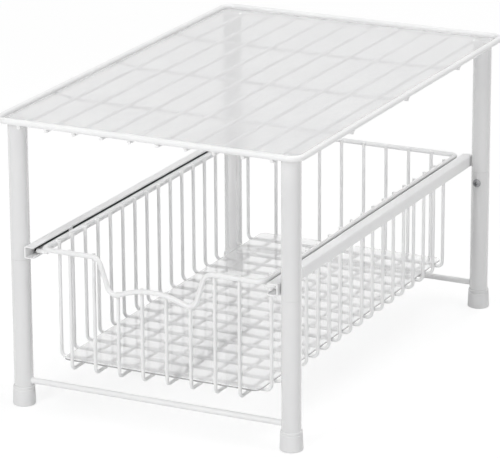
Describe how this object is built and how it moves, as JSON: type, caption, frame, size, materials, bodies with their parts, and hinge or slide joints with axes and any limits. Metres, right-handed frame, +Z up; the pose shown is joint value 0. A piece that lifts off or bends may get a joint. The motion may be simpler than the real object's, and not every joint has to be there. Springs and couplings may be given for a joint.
{
  "type": "under sink organizer",
  "caption": "Two-tier wire cabinet organizer: a lined wire shelf on four capped tube legs over a lined wire basket that slides forward on two channel rails.",
  "frame": {"origin": "on the floor at the middle of the footprint, between the four feet", "axes": "+X to the right seen from the front, +Y from the front to the back, +Z up; the basket slides towards -Y"},
  "size_m": [0.2716, 0.4182, 0.2445],
  "materials": {
    "white_coating": "satin white powder coat on steel wire and sheet",
    "leg_coating": "satin white powder coat on steel tube",
    "white_plastic": "matte white moulded plastic",
    "frosted_sheet": "frosted translucent plastic sheet",
    "screw_plating": "bright plated steel"
  },
  "bodies": {
    "frame": {"shelf_rim": "white_coating", "shelf_long_wires": "white_coating", "shelf_cross_wires": "white_coating", "shelf_liner": "frosted_sheet", "upper_leg_fl": "leg_coating", "upper_leg_fr": "leg_coating", "upper_leg_rl": "leg_coating", "upper_leg_rr": "leg_coating", "leg_plug_fl": "white_plastic", "leg_plug_fr": "white_plastic", "leg_plug_rl": "white_plastic", "leg_plug_rr": "white_plastic", "lower_leg_fl": "leg_coating", "lower_leg_fr": "leg_coating", "lower_leg_rl": "leg_coating", "lower_leg_rr": "leg_coating", "foot_fl": "white_plastic", "foot_fr": "white_plastic", "foot_rl": "white_plastic", "foot_rr": "white_plastic", "leg_screws": "screw_plating", "weld_nuts": "screw_plating", "base_wire_front": "white_coating", "base_wire_rear": "white_coating", "rail_left": "white_coating", "rail_right": "white_coating"},
    "basket": {"basket_rim": "white_coating", "basket_side_wires": "white_coating", "basket_end_wires": "white_coating", "basket_liner": "frosted_sheet", "runner_left": "white_coating", "runner_right": "white_coating"}
  },
  "joints": [
    {"name": "basket_slide", "type": "slide", "parent": "frame", "child": "basket", "axis": [0, -1, 0], "range_m": [0, 0.318]}
  ]
}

————

Extract the complete listing verbatim.

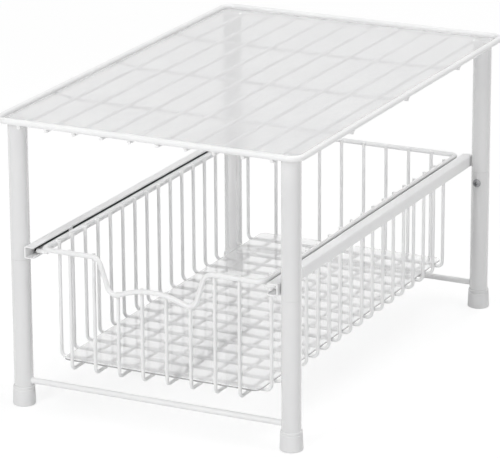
Describe how this object is built and how it moves, as JSON: type, caption, frame, size, materials, bodies with their parts, and hinge or slide joints with axes and any limits. Metres, right-handed frame, +Z up; the pose shown is joint value 0. A piece that lifts off or bends may get a joint. The motion may be simpler than the real object's, and not every joint has to be there. Springs and couplings may be given for a joint.
{
  "type": "under sink organizer",
  "caption": "Two-tier wire cabinet organizer: a lined wire shelf on four capped tube legs over a lined wire basket that slides forward on two channel rails.",
  "frame": {"origin": "on the floor at the middle of the footprint, between the four feet", "axes": "+X to the right seen from the front, +Y from the front to the back, +Z up; the basket slides towards -Y"},
  "size_m": [0.2716, 0.4182, 0.2445],
  "materials": {
    "white_coating": "satin white powder coat on steel wire and sheet",
    "leg_coating": "satin white powder coat on steel tube",
    "white_plastic": "matte white moulded plastic",
    "frosted_sheet": "frosted translucent plastic sheet",
    "screw_plating": "bright plated steel"
  },
  "bodies": {
    "frame": {"shelf_rim": "white_coating", "shelf_long_wires": "white_coating", "shelf_cross_wires": "white_coating", "shelf_liner": "frosted_sheet", "upper_leg_fl": "leg_coating", "upper_leg_fr": "leg_coating", "upper_leg_rl": "leg_coating", "upper_leg_rr": "leg_coating", "leg_plug_fl": "white_plastic", "leg_plug_fr": "white_plastic", "leg_plug_rl": "white_plastic", "leg_plug_rr": "white_plastic", "lower_leg_fl": "leg_coating", "lower_leg_fr": "leg_coating", "lower_leg_rl": "leg_coating", "lower_leg_rr": "leg_coating", "foot_fl": "white_plastic", "foot_fr": "white_plastic", "foot_rl": "white_plastic", "foot_rr": "white_plastic", "leg_screws": "screw_plating", "weld_nuts": "screw_plating", "base_wire_front": "white_coating", "base_wire_rear": "white_coating", "rail_left": "white_coating", "rail_right": "white_coating"},
    "basket": {"basket_rim": "white_coating", "basket_side_wires": "white_coating", "basket_end_wires": "white_coating", "basket_liner": "frosted_sheet", "runner_left": "white_coating", "runner_right": "white_coating"}
  },
  "joints": [
    {"name": "basket_slide", "type": "slide", "parent": "frame", "child": "basket", "axis": [0, -1, 0], "range_m": [0, 0.318]}
  ]
}